Paul chiude la sua postseason con 19.2 punti, 3.5 rimbalzi, 8.6 assist, 1.2 rubate, il 49.7% dal campo e il 44.6% dall’arco, ottenendo il suo primo sweep ai playoff e soprattutto la sua prima partecipazione alle Finals a suon di prestazioni semplicemente incredibili. Contro i Bucks i numeri di CP3 parlano di 21.8 punti, 8.2 assist, 55.0% dal campo e 52.2% dall’arco.
Booker e Ayton alla loro prima apparizione ai playoff non si sono di certo fatti trovare impreparati e hanno messo in piedi un discreto show per essere rispettivamente classe 1996 e 1998. Il primo chiude la propria postseason con 27.3 punti, 5.6 rimbalzi, 4.5 assist, il 44.7% dal campo e il 32.1% dall’arco (alle Finals il fatturato parla di 28.2 punti, 3.5 rimbalzi, 4.0 assist, 45.5% dal campo e 26.8% dall’arco); il secondo invece è diventato il primo giocatore di sempre a far registrare una postseason da 15+ punti e 10+ rimbalzi con almeno il 65% al tiro. Nello specifico i numeri di Ayton parlano di 15.8 punti, 11.8 rimbalzi e il 65.8% dal campo, valori che alle Finals sono leggermente calati (14.7 punti, 12.0 rimbalzi, 53.1% dal campo).

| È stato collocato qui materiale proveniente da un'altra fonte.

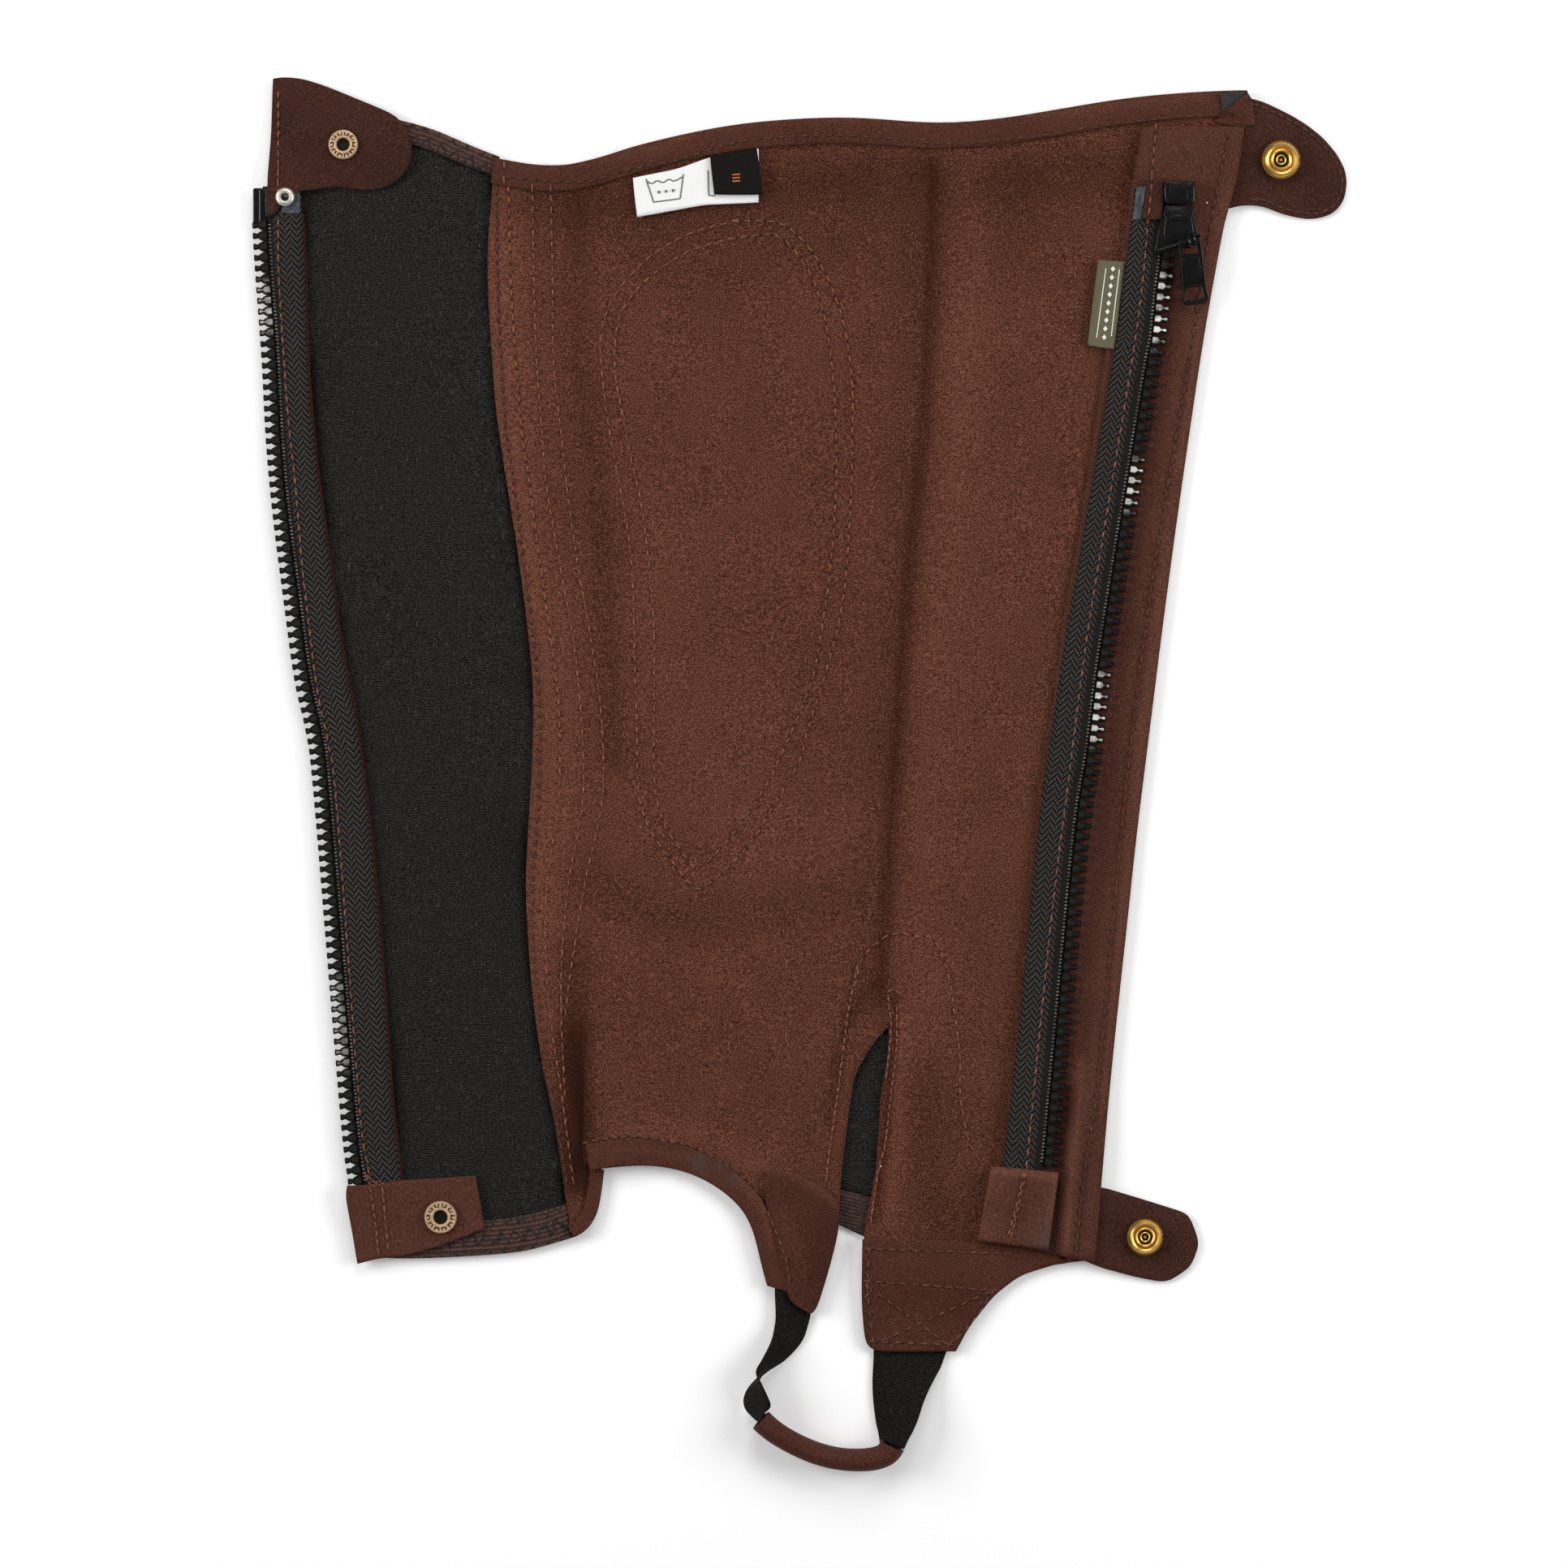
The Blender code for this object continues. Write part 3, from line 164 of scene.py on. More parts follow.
def suedePaint(name, shades, fuzz=1.0):
    paint = Paint(name, 0.95, specular=0.05)
    paint.fix({"Sheen Weight": 0.07, "Sheen Roughness": 0.5, "Sheen Tint": (0.75, 0.5, 0.4, 1)})
    dark, mid, light = map(screenColour, shades)
    broad = paint.speckle(34, 3, 0.55, 3)
    fleck = paint.speckle(1.5, 4, 0.8, 7)
    grain = paint.speckle(0.55, 2, 0.6, 11)
    # paintedShading: painted shade and highlight, darker and lighter bands along folds, grooves and edges,
    # added to the colour
    paintedShading = paint.node("ShaderNodeAttribute", {"attribute_name": "paintedShading"}, output="Fac")
    smudge = paint.node("ShaderNodeAttribute", {"attribute_name": "smudge"}, output="Fac")
    shade = 0.5 + (fleck - 0.5) * (0.7 * fuzz) + (grain - 0.5) * (3.0 * fuzz)
    shade = shade + (broad - 0.5) * 0.25 + paintedShading * 0.6
    cloth = paint.mix(paint.limit(shade, 0.5, 1.0), paint.mix(paint.limit(shade, 0.0, 0.5), dark, mid), light)
    paint.colour(paint.mix(smudge * paint.limit(fleck + 0.1, 0.3, 0.7), cloth, screenColour((74, 70, 66))))
    paint.relief(fleck * 0.6 + grain * 0.4, 0.35, 0.6 * fuzz)
    return paint.material


def stretchPaint(name, rowPitch, loopPitch, shades):
    paint = Paint(name, 0.8, specular=0.06)
    u, v = paint.uv()
    rows = v + (paint.speckle(16, 2, 0.5, 2) - 0.5) * 2.2
    ribs = paint.wave(rows, rowPitch)
    shift = paint.sum("MODULO", paint.sum("FLOOR", rows / rowPitch + farOff), 2.0) * (loopPitch / 2)
    loops = paint.wave(u + shift, loopPitch)
    slub = paint.speckle(0.8, 3, 0.7, 5, (1, 1.3, 1))
    dash = paint.limit(paint.speckle(1.5, 1, 0.5, 13, (3.4, 0.42, 1)), 0.66, 0.74)
    weave = ribs * 0.12 + loops * ribs * 0.28 + (slub - 0.5) * 1.9 + dash * 0.6 + 0.08
    paint.colour(paint.mix(paint.limit(weave, 0.0, 0.95), *map(screenColour, shades)))
    paint.relief(ribs * 0.6 + loops * 0.3 + slub * 0.6, 0.3, 0.8)
    return paint.material


def tapePaint(name, chevronWidth, twillPitch, shades):
    paint = Paint(name, 0.7, specular=0.08)
    u, v = paint.uv()
    zig = paint.sum("PINGPONG", u + 100 * chevronWidth, chevronWidth)
    ribs = (v + zig * 1.2) / twillPitch
    pickPitch = twillPitch * 0.85
    picks = paint.wave(u + paint.sum("FLOOR", ribs + 0.25) * (pickPitch / 2), pickPitch)
    slub = paint.speckle(0.6, 2, 0.7, 4)
    body = paint.limit(u, 3.1, 3.6)  # the strip beside the teeth is plain
    twill = paint.wave(ribs, 1) * picks * body
    weave = twill * (0.05 + slub * 1.9) + (1 - body) * 0.16
    paint.colour(paint.mix(paint.limit(weave, 0.12, 0.85), *map(screenColour, shades)))
    paint.relief(twill + slub * 0.3, 0.3, 0.8)
    return paint.material


def ribbedPaint(name, ribPitch, zigPitch, zigWidth, brown, black):
    paint = Paint(name, 0.85)
    u, v = paint.uv()
    wander = paint.speckle(3.5, 2, 0.6, 21)
    ribs = paint.wave(u + (wander - 0.5) * 0.8, ribPitch)
    zig = paint.sum("PINGPONG", v + farOff + (wander - 0.5) * 6.0, zigPitch / 2)
    reach = paint.sum("PINGPONG", u + zig * 1.8 + farOff, 3.6)
    slub = paint.speckle(0.7, 2, 0.7, 9)
    dark = 1 - paint.limit(reach + (slub - 0.5) * 2.4, zigWidth - 0.35, zigWidth + 0.35)
    knots = paint.wave(v, 0.9)
    warm = paint.mix(ribs * 0.6 + knots * 0.15 + (slub - 0.5) * 2.0, *map(screenColour, brown))
    paint.colour(paint.mix(dark, warm, screenColour(black)))
    paint.relief(ribs + knots * 0.3 + slub * 0.4, 0.4, 0.9)
    return paint.material


def plainPaint(name, colour, roughness, metallic=0.0, specular=0.5, wear=0.0, worn=None, size=3.0):
    paint = Paint(name, roughness, metallic, specular)
    spots = paint.speckle(size, 4, 0.65, 6)
    share = paint.limit(spots, 0.42, 0.68) * wear
    paint.colour(paint.mix(share, screenColour(colour), screenColour(worn or colour)))
    paint.put(paint.shader.inputs["Roughness"], roughness + (spots - 0.5) * 0.25)
    paint.relief(spots, 0.08, 0.3)
    return paint.material


# Tooth crowns with painted highlights: within the zones, spots of the black turn near white where light would
# glint
def crownHighlightPaint(name, plain, bright, zones):  # zones: side (1 right, 0 left), low y and high y in mm, share
    paint = Paint(name, 0.25, specular=0.3)
    x, y = (axis / mm for axis in paint.axes(paint.place()))
    right = paint.limit(x, -1.0, 1.0)
    highlightShare = x * 0.0
    for side, low, high, share in zones:
        zone = paint.limit(y, low - 3, low + 3) * (1 - paint.limit(y, high - 3, high + 3))
        highlightShare = highlightShare + zone * (right if side else 1 - right) * share
    spots = paint.limit(paint.speckle(5, 2, 0.6, 6), 0.3, 0.6)
    paint.colour(paint.mix(highlightShare * spots, screenColour(plain), screenColour(bright)))
    return paint.material


def satinPaint(name, pitch, ground, light):  # label cloth with a fine plain weave
    paint = Paint(name, 0.7, specular=0.1)
    x, y = paint.axes(paint.place())
    weave = paint.wave(x + y * 0.1, pitch * mm) * paint.wave(y - x * 0.1, pitch * mm)
    slub = paint.speckle(1.2, 3, 0.6, 8)
    paint.colour(paint.mix(weave * 0.5 + (slub - 0.3) * 0.6, screenColour(ground), screenColour(light)))
    paint.relief(weave, 0.12, 0.5)
    return paint.material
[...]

Non dimentichiamoci infine di Cameron Payne, l’asso nella manica dei Suns (postseason da 9.3 punti, 2.5 rimbalzi, 3.2 assist e appena 1.1 perse di media con il 42.5% dal campo e il 36.2% dall’arco), e delle sorprendenti performance di Mikal Bridges (prima apparizione playoff da 11.1 punti, 4.2 rimbalzi, 1.0 rubata, 48.4% dal campo e 36.8% dall’arco) e Cameron Johnson (prima apparizione playoff da 8.2 punti, 3.1 rimbalzi, 50.0% dal campo e 44.6% dall’arco).